Dr. Valentín Fuster

Science, technology, medicine have made great achievements, tremendous advances to provide a higher quality of life for more people around the world.

But our modern society faces new challenges in the field of health, and the key is: scientific research for the prevention of current pandemic diseases. If these are not cut they will lead the global health system to bankruptcy.

Currently, the cost of treating the cardiovascular diseases pandemic have already soared in many countries. In a few years it will be unsustainable for any local health system.

The good news is that it is in our hands to reduce this expense and make life healthier and happier for all.

How? Raising awareness, disseminating the message of prevention and contributing philanthropically to the scientific research of health education. In short: developing the vision that a healthier and happier society without the risk of cardiovascular diseases is possible through education.
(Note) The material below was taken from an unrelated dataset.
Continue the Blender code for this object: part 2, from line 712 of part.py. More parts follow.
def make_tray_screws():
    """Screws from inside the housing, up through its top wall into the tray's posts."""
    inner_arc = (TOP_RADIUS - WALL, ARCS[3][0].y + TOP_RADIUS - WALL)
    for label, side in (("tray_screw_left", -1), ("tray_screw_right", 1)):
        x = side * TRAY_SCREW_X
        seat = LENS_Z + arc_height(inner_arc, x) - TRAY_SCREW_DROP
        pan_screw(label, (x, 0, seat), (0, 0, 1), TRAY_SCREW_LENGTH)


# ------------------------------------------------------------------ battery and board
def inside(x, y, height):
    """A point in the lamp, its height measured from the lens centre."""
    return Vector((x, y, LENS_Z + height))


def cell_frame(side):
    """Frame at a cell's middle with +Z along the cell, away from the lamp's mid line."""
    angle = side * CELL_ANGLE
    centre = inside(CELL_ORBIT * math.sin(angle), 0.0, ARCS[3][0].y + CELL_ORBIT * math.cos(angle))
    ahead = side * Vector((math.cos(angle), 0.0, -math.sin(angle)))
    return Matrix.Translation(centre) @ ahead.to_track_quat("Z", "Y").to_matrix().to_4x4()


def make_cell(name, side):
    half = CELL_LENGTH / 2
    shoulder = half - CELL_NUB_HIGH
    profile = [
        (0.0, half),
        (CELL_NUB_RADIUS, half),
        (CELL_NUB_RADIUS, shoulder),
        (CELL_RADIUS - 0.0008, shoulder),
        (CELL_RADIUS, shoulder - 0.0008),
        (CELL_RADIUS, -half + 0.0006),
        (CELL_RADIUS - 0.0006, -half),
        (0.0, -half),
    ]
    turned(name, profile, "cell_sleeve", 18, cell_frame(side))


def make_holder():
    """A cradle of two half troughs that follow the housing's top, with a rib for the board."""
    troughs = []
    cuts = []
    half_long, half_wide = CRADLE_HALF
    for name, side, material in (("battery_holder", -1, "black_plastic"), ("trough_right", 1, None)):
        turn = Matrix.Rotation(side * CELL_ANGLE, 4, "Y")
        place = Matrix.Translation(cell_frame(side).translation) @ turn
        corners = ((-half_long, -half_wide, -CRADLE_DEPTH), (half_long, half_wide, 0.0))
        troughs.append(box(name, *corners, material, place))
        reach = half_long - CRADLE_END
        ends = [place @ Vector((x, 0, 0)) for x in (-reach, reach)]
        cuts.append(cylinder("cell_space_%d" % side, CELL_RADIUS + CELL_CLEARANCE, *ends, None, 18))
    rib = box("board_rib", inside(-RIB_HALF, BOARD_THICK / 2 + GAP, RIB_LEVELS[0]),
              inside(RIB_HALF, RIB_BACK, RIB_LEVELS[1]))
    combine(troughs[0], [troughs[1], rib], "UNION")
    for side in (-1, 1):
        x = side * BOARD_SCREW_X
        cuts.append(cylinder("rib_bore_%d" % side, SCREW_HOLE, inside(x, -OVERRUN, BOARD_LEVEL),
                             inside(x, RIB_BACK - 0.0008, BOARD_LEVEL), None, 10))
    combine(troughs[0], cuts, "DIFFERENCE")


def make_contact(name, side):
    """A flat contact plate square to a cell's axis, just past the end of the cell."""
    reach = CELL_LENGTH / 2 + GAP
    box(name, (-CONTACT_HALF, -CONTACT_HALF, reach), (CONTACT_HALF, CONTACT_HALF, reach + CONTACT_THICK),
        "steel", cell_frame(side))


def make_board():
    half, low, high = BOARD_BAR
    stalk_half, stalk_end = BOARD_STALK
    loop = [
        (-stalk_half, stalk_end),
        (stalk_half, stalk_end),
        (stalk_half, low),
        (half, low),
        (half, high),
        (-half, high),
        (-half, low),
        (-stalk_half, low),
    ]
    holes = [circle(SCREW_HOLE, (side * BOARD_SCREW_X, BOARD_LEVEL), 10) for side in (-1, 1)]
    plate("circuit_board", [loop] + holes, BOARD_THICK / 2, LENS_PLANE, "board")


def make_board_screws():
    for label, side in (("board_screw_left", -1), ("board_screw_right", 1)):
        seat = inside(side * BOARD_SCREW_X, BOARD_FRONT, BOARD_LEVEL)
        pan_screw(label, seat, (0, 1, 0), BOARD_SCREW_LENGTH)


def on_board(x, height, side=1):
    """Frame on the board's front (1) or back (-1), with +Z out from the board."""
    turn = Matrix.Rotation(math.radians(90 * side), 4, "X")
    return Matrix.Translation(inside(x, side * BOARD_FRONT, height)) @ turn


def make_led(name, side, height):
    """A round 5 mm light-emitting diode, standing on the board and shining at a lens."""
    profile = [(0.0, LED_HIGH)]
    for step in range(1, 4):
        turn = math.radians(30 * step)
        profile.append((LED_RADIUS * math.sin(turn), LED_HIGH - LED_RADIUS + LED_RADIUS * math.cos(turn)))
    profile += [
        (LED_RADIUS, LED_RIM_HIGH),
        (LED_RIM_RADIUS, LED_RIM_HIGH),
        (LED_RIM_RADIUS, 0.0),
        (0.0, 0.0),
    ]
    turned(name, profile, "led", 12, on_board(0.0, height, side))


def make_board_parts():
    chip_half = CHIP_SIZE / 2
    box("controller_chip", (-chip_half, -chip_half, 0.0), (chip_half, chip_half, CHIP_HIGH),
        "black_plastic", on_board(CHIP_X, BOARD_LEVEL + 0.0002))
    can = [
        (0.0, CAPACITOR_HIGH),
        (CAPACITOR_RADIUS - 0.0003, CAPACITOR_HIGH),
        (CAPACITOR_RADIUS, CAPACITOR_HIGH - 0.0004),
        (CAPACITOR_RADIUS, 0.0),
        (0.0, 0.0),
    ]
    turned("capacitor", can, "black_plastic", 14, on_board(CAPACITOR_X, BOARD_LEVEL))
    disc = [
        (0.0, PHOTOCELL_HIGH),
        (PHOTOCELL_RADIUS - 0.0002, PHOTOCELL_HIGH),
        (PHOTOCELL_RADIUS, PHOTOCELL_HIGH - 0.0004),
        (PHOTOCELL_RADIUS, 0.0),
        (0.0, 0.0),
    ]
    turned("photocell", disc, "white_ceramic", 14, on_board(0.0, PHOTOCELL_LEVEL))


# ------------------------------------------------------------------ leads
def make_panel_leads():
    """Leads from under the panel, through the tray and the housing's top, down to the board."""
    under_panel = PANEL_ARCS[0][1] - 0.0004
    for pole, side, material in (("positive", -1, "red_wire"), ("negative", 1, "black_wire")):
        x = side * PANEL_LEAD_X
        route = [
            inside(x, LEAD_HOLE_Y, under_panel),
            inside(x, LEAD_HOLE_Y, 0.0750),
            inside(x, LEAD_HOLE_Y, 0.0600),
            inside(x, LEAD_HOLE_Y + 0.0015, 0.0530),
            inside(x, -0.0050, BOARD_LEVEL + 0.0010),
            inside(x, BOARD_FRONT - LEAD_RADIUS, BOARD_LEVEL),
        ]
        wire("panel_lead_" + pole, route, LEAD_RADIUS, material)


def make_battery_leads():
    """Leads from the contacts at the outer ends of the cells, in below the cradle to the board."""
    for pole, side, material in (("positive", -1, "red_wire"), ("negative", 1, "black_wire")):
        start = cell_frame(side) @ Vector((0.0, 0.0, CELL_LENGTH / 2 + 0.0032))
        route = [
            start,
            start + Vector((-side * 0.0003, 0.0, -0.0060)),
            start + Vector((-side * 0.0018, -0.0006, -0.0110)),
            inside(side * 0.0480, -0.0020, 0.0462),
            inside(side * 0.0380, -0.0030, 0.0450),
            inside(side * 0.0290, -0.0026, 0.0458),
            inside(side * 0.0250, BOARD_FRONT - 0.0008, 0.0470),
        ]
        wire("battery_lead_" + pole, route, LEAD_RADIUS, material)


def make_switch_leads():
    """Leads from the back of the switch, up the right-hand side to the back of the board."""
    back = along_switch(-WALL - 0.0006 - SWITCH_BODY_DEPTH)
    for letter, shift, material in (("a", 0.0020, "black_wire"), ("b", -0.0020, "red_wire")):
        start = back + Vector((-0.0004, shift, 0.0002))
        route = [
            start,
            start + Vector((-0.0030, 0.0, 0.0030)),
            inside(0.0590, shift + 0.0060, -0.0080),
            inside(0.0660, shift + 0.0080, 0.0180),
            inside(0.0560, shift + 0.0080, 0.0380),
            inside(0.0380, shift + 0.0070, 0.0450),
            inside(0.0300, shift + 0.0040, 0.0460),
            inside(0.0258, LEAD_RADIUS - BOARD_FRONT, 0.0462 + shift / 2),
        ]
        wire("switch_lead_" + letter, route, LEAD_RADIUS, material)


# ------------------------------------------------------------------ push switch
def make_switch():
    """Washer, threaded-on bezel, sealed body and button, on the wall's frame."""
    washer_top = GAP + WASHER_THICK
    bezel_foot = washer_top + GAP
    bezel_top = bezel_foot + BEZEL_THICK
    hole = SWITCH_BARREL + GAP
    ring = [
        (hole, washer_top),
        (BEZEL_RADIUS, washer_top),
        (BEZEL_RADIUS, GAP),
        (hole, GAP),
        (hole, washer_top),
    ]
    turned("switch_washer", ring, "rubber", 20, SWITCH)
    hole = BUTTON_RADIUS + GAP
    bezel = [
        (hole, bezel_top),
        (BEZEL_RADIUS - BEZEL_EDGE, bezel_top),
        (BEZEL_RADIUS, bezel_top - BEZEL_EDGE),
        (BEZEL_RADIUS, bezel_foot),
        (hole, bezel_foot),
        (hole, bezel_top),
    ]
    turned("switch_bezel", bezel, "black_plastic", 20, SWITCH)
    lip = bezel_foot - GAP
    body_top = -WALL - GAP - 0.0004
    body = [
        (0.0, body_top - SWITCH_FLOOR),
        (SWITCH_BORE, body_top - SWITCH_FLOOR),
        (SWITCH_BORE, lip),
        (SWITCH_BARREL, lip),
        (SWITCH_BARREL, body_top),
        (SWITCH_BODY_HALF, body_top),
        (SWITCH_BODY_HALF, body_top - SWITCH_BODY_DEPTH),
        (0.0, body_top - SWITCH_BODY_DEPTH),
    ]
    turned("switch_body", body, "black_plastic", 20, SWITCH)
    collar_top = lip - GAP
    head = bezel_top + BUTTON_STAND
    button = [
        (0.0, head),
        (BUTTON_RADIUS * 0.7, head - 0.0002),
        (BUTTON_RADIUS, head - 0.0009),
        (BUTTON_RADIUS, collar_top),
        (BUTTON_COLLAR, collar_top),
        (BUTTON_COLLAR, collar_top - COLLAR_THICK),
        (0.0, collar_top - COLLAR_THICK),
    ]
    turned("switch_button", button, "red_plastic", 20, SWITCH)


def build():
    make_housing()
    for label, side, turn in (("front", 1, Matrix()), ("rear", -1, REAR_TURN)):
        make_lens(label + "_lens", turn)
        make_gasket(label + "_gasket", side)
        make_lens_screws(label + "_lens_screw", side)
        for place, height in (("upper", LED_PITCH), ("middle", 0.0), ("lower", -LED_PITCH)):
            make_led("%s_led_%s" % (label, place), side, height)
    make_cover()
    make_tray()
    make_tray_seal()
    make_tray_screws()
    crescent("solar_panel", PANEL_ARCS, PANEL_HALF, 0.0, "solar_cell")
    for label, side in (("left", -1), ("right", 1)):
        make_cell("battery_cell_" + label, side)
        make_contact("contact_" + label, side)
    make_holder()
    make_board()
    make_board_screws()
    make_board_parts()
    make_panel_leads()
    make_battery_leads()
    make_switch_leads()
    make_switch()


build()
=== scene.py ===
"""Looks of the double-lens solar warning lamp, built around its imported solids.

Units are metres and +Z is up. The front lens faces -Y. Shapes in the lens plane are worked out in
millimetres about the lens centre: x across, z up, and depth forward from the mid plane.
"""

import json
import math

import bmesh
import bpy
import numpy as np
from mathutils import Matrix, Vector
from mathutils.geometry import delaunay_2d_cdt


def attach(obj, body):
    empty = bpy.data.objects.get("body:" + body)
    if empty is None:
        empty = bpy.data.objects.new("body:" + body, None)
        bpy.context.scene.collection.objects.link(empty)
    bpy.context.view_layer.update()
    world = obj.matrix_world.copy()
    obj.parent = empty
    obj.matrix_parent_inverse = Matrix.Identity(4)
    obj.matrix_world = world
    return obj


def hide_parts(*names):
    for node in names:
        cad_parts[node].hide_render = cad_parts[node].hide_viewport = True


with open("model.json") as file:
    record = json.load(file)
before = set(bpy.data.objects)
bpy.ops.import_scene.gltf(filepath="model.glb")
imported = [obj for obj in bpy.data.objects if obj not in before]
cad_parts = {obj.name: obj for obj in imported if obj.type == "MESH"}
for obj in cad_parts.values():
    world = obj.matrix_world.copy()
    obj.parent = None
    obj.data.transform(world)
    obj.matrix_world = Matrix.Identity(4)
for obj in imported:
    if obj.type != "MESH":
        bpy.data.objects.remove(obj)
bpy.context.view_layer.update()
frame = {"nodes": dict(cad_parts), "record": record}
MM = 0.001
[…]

People’s generalized thought is that a heart attack will never happen to me. It might happen to all the rest, but not to me.

Dr. Fuster believes that until we globally change this way of thinking, this culture, we will continue to have a global epidemic.

Dr. Valentín Fuster began his career in scientific research on a disease that already was becoming the number one killer: heart attacks.

As a researcher, the obvious question was to get to the root of the issue: What causes a heart attack? Is it a blood clot or is it something else? So, he moved from blood clots, to what actually caused the blood clots, which is arteriosclerosis. And then he moved to what causes arteriosclerotic disease and that is: human behavior.

Human behavior is the root to solving it all, Dr. Fuster concluded.
And then again, the next natural question for Dr. Fuster was: Can we change human behavior, given a time pattern?

The huge change in Dr. Fuster’s Vision in treating cardiovascular diseases at a global level is that by changing human behavior in time to effectively prevent cardiovascular diseases, we are no longer talking about treating the disease with huge amounts of human pain and medicines, hospital and budget resources spend but instead, we are talking human HEALTH, which makes an enormous difference.

Dr. Fuster acknowledges: “I made a transition from a researcher understanding disease to a researcher understanding health. I believe in people. I like people a lot.  To be a research scientist in a lab, isolated and not seeing patients is something that would have never worked out for me. So, from the very beginning I worked about 50% of my time in patient care and 50% in research. This has been very helpful to me, because I see the problems, and then, you may try to solve them.”